Я не удержался и сочинил (ведь писатель должен писать!) очерк под названием «Убит человек». И, сочинив, понял, что опубликовать его не могу. Я понял, что писатель иногда должен не писать, если хочет оправдать доверие читателя. Чересчур явны и неизбежны в очерке «Убить человека» (он остался, видимо, навсегда в моем архиве) были реалии, нарушавшие тайну исповеди. Даже сейчас, когда человек этот вышел «на волю», я описываю анонимную суть ситуации, получив на то его разрешение…

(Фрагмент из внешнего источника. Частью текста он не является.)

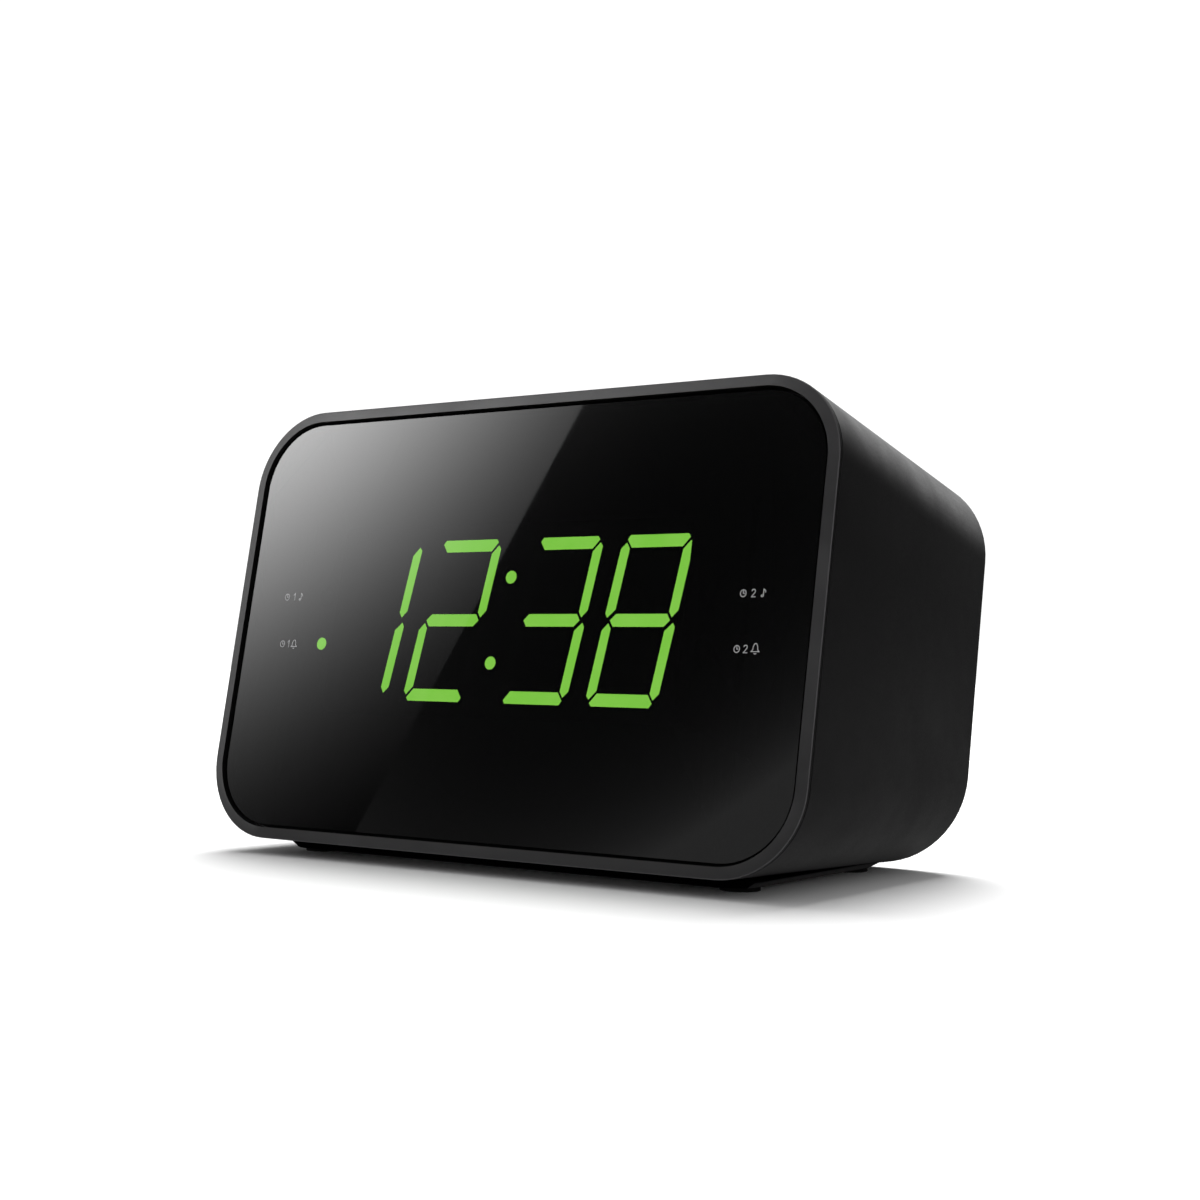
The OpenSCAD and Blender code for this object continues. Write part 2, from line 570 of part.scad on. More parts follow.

Рассказывая о становлении не совсем обычных отношений между писателем и читателем, я начал тоже с истории не совсем обычной, экстремальной. Перед тем, как углубиться в истории обычные, «рядовые», когда от писателя ждут не исключительных решений и ответов и не умения держать это в тайне, а иного умения выслушать — и исключительного понимания, я должен уточнить одну важную для меня мысль. Конечно же подобные не традиционно литературные отношения, ломающие стереотип: писатель — пишет, читатель — читает, — существовали, особенно в России, и раньше. В писателе видели учителя жизни, к нему шли за утешением и советом, перед ним открывали душу. Это верно по отношению и к Чехову, и к Горькому, и особенно, разумеется, к Л. Толстому, который нравственную миссию писателя поднял на недосягаемую высоту. Русское имя «писатель» наполнено не одним литературным, но и чисто этическим содержанием, и, может быть, поэтому, когда пишущий (даже хорошо) человек говорит о себе в обыденной речи: «Я писатель», ощущаешь в этом некую нескромность (все равно как если бы женщина замечала мельком, что она хороша собой).

Сегодняшние, не традиционные, то есть не чисто литературные, отношения между читателем и писателем имеют богатейшую традицию, — как и все совершенно новое, совершенно не традиционное.